SALT LAKE CITY -- Two capital projects in Weber County, with a combined price tag of $90.1 million, drew the attention Friday of a legislative committee charged with oversight of state building projects.
Officials from Weber State University made a pitch for $60.8 million in funding for a new science lab building and were followed about 20 minutes later by officials from the state court system who are asking for $29.3 million for a new juvenile court facility in Ogden.
The committee reviewed five different projects during the session. Legislators are expected to take most of the 45-day session to flesh out what projects are funded.
Financial projections from state analysts are expected on Feb. 19 and the budget process is expected to accelerate at that point.
WSU President Charles Wight and business entrepreneur Alan Hall, who is also chairman of the Weber State Board, asked state lawmakers for funding for the new building, suggesting a new 200,000-square-foot facility would help the university meet future needs as well as replace a building that has some structural and safety problems.
Wight told legislators the new facility is a sizeable funding request, but fills a significant need. WSU is asking the state to potentially fund $60.8 million of the $65.8 million project.
The project shared a top ranking among school needs on a Board of Regents priority list, along with Utah Valley University's bid for a 200,000-square-foot classroom/office building. The WSU project ranked No. 7 on a state capital development project list.
"We know our request is a big request, but it also fulfills a big need," Wight said.

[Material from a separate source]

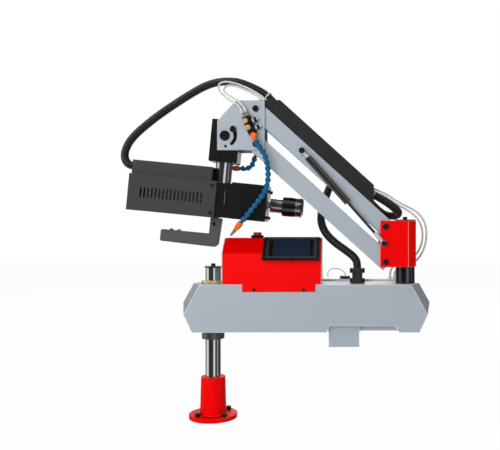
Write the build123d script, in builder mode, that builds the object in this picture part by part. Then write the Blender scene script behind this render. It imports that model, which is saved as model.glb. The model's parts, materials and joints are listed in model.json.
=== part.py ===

One project ahead of WSU on the state capital list is the Ogden court, which ranked No. 1. Alyn Lunceford, facilities director for the Utah Judicial Council, explained a litany of problems associated with the building from safety to logistical issues and said the project has been on the state radar for more than seven years.
In 2008 the Legislature provided funding to buy property for the courthouse and in 2012 provided $1.6 million for design work.
The current juvenile court building at 444 26th St. was built in the 1980s and is outdated, Lunceford. said. He said the three courtrooms in the building are small and insufficient.
The Infrastructure and General Government Appropriations Subcommittee, which conducted the hearing, has two local representatives. Rep. Gage Froerer, R-Huntsville, is co-chair of the group and Sen. Scott Jenkins, R-Plain City, is a member.
Froerer said one of the impressive elements of the WSU pitch is the local support for the project.
Hall and a relative have pledged $5 million toward the building project and the venture capitalist told committee members they hope to raise additional funds.
This marks the second year Weber State officials have pitched the new building.